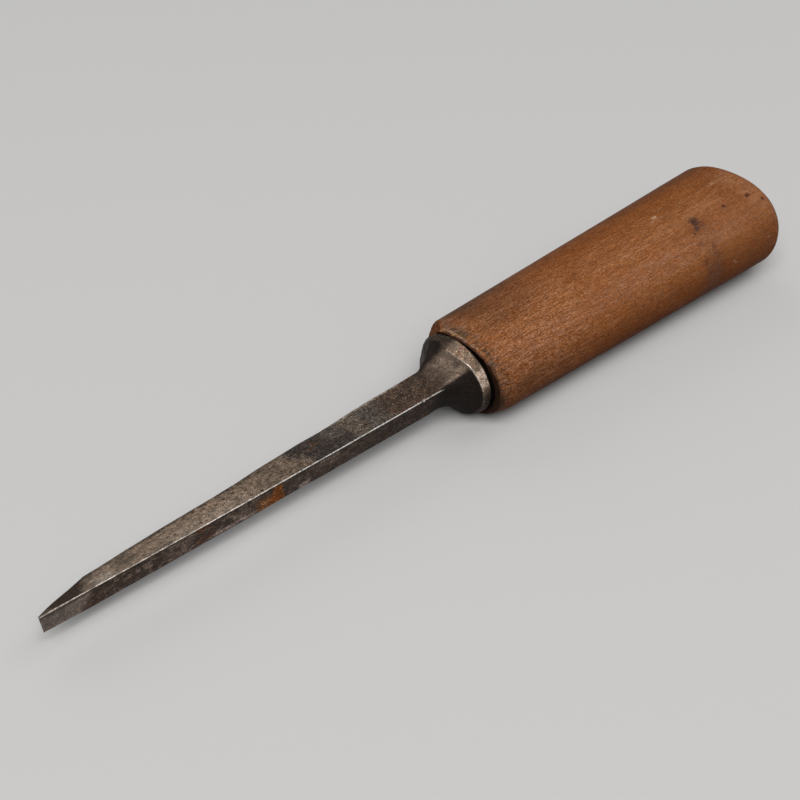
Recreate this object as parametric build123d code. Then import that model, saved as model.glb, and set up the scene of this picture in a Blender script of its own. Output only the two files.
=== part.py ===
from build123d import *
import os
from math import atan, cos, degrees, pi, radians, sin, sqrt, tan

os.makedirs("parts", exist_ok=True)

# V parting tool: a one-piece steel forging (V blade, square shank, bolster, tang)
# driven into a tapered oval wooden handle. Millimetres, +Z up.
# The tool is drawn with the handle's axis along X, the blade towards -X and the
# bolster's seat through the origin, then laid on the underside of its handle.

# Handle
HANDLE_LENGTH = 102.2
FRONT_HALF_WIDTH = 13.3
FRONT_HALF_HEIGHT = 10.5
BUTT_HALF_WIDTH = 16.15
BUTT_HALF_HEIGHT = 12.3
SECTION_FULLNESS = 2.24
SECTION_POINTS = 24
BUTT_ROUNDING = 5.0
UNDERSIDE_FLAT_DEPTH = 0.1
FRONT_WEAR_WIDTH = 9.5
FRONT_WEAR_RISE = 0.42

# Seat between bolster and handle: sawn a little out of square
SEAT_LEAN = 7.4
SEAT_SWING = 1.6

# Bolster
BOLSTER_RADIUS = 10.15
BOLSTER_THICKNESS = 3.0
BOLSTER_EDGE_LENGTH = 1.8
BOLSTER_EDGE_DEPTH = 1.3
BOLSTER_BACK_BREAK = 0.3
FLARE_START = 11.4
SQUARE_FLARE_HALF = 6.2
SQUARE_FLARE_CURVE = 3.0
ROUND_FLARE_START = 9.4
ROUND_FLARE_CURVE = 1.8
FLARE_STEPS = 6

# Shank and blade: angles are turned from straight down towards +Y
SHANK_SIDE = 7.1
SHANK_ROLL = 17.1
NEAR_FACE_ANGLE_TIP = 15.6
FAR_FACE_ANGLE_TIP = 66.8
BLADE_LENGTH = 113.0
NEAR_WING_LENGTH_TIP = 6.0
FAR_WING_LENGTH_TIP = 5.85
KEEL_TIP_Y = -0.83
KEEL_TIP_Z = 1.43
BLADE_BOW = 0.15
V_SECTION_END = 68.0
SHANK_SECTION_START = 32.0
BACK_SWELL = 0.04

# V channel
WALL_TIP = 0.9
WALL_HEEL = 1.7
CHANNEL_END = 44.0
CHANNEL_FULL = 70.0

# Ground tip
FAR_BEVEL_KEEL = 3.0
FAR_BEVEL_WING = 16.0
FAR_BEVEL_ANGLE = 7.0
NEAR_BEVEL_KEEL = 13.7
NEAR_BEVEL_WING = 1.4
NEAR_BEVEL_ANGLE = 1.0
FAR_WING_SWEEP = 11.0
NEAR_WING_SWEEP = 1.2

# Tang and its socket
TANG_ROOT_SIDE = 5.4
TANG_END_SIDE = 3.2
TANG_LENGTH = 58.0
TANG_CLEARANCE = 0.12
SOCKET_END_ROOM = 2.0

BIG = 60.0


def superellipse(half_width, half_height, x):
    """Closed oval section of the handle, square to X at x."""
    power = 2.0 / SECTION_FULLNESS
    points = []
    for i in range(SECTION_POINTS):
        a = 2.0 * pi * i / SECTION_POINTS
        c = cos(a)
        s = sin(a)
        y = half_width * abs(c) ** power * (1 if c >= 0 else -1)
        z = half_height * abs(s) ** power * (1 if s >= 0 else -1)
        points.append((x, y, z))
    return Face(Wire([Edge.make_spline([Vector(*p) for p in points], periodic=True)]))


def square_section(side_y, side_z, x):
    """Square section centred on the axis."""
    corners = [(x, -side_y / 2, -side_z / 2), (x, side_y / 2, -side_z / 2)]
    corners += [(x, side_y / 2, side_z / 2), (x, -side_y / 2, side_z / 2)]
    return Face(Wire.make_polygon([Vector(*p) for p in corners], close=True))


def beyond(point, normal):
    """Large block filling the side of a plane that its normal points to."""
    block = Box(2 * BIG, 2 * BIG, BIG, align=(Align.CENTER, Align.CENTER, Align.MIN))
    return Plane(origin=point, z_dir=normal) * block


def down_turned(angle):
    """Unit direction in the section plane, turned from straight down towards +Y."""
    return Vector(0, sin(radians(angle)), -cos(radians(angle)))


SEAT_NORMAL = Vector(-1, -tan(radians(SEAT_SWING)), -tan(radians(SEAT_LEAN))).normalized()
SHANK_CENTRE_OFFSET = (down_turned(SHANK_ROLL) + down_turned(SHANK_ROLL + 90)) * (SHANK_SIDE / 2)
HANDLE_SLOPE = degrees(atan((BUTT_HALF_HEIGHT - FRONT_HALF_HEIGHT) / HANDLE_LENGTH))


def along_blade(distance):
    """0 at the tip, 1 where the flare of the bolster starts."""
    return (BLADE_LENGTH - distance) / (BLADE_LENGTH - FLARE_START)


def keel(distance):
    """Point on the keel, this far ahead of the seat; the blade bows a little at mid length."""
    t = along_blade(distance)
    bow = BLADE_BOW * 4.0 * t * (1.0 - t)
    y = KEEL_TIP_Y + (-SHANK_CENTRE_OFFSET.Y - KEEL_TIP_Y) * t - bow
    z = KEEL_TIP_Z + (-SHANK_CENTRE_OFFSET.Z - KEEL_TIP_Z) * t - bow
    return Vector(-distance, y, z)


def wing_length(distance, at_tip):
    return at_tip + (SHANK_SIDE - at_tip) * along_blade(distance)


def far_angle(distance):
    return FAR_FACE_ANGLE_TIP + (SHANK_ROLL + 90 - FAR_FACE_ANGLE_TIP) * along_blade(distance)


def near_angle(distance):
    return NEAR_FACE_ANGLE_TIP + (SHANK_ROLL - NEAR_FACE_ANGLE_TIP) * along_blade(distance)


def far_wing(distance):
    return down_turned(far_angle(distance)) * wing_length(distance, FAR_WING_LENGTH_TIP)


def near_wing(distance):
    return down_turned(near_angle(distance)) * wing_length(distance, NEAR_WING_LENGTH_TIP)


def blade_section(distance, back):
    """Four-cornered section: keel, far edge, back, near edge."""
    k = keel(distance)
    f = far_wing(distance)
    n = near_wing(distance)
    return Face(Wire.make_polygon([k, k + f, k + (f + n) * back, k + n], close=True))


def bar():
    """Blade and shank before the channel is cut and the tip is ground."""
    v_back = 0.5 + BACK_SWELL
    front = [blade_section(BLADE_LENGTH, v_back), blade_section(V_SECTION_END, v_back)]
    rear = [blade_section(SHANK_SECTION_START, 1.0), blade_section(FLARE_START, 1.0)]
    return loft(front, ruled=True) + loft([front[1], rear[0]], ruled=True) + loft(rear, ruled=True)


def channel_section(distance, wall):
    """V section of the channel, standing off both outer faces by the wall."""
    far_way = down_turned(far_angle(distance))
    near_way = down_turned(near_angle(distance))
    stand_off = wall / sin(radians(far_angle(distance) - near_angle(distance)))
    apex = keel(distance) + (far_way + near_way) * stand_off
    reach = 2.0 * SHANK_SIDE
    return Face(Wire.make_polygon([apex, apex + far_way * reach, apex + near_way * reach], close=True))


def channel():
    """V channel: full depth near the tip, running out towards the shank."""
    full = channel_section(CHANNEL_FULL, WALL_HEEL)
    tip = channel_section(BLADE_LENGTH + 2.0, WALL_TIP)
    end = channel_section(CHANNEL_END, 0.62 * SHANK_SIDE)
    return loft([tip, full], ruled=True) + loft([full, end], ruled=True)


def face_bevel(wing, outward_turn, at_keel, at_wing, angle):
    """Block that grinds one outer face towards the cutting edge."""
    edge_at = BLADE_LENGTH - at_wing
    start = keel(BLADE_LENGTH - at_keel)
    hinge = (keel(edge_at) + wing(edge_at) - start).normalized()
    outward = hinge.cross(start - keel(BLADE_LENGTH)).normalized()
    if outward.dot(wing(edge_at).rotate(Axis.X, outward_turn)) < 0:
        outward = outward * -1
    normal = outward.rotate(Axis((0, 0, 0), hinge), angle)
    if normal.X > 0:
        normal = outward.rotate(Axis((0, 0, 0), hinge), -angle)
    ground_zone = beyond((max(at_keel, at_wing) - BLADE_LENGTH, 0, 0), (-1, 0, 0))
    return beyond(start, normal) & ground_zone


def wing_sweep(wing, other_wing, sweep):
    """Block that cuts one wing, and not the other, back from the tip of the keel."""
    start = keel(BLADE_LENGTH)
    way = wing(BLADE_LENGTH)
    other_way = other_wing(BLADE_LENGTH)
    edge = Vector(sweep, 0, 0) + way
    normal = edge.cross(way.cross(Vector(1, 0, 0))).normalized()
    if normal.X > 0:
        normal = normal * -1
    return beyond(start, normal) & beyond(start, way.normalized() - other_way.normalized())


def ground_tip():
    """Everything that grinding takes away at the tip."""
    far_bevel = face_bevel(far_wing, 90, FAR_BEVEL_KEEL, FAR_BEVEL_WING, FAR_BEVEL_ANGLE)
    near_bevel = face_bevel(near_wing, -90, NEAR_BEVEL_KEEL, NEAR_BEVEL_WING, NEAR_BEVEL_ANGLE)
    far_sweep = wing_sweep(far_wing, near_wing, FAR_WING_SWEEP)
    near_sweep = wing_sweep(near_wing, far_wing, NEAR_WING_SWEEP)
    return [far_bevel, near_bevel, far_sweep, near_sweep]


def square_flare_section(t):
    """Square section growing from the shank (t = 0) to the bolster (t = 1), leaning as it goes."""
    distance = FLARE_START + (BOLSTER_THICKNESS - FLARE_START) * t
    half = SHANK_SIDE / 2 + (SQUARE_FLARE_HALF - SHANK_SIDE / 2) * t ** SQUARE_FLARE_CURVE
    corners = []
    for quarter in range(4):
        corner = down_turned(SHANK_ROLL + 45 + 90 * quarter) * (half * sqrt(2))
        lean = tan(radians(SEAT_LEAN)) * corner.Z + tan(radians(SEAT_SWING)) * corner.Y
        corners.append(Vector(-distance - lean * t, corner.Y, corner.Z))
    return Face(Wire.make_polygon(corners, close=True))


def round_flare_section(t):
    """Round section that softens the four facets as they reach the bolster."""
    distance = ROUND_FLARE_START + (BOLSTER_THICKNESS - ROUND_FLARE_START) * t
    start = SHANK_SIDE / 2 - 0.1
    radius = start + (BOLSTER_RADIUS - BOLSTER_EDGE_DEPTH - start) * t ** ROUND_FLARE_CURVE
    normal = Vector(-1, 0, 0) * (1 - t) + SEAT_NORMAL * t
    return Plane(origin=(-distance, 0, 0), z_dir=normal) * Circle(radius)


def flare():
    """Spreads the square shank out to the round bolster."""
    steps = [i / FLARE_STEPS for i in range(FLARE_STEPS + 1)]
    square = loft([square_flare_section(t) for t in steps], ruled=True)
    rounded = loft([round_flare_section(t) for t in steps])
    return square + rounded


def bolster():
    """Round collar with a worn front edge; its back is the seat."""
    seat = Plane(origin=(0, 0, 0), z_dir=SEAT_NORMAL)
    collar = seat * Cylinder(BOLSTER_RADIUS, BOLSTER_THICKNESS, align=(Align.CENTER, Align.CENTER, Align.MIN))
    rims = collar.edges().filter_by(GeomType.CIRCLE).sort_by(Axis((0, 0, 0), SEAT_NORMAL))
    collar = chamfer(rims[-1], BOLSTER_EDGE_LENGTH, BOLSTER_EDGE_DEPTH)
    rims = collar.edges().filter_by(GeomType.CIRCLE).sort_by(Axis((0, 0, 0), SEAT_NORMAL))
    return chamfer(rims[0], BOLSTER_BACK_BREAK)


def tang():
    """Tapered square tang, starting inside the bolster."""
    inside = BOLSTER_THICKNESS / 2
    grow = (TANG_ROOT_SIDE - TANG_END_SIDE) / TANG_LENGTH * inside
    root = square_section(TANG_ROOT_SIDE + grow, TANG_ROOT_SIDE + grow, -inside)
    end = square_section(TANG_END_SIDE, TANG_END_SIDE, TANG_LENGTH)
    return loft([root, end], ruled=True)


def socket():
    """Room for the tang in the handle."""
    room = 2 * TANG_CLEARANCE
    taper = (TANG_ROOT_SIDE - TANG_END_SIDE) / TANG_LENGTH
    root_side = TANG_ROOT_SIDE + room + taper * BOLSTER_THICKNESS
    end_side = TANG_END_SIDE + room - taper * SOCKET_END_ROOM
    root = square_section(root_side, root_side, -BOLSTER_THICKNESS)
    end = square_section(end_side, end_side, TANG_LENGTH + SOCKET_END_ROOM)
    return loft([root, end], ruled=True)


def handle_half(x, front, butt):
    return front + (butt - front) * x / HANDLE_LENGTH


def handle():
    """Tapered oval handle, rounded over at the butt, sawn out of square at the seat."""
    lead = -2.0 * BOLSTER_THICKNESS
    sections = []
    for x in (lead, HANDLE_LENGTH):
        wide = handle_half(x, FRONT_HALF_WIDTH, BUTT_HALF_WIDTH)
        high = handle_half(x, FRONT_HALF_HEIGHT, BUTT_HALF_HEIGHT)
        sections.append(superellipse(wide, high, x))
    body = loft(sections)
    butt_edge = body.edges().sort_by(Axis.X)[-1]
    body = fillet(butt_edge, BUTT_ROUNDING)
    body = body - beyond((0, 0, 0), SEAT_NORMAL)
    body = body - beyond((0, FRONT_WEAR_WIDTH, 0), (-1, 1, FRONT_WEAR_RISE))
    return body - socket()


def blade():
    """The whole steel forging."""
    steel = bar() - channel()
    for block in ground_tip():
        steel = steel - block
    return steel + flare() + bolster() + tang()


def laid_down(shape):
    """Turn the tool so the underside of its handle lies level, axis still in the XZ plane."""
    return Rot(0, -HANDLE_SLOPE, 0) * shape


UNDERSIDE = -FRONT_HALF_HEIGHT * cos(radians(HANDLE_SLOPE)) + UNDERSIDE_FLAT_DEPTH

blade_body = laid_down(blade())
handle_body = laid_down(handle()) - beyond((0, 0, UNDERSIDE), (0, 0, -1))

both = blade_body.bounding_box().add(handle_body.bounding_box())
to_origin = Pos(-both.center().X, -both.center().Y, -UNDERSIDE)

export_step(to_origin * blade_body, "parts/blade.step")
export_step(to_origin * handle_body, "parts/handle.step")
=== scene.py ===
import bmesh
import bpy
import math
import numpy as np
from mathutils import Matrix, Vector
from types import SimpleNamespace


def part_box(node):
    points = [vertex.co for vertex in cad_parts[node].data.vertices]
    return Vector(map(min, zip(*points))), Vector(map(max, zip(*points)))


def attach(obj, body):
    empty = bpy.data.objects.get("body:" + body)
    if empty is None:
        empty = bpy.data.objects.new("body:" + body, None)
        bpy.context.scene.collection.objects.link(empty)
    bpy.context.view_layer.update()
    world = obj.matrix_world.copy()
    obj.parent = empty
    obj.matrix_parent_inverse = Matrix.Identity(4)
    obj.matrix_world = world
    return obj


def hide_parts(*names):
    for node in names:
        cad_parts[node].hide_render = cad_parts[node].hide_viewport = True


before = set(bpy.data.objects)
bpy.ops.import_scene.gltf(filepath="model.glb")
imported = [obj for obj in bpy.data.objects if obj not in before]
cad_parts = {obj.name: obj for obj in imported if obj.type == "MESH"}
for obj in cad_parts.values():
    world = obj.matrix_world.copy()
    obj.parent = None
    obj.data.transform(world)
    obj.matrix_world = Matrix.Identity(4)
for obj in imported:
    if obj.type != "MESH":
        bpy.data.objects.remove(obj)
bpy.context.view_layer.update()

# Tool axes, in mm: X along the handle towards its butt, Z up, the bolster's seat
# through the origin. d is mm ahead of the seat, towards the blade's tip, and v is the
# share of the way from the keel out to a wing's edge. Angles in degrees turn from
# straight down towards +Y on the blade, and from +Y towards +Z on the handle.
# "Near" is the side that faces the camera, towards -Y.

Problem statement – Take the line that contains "blade_body = laid_down(blade())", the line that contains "obj.matrix_world = world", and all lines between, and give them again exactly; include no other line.

Response to this task –
blade_body = laid_down(blade())
handle_body = laid_down(handle()) - beyond((0, 0, UNDERSIDE), (0, 0, -1))

both = blade_body.bounding_box().add(handle_body.bounding_box())
to_origin = Pos(-both.center().X, -both.center().Y, -UNDERSIDE)

export_step(to_origin * blade_body, "parts/blade.step")
export_step(to_origin * handle_body, "parts/handle.step")
=== scene.py ===
import bmesh
import bpy
import math
import numpy as np
from mathutils import Matrix, Vector
from types import SimpleNamespace


def part_box(node):
    points = [vertex.co for vertex in cad_parts[node].data.vertices]
    return Vector(map(min, zip(*points))), Vector(map(max, zip(*points)))


def attach(obj, body):
    empty = bpy.data.objects.get("body:" + body)
    if empty is None:
        empty = bpy.data.objects.new("body:" + body, None)
        bpy.context.scene.collection.objects.link(empty)
    bpy.context.view_layer.update()
    world = obj.matrix_world.copy()
    obj.parent = empty
    obj.matrix_parent_inverse = Matrix.Identity(4)
    obj.matrix_world = world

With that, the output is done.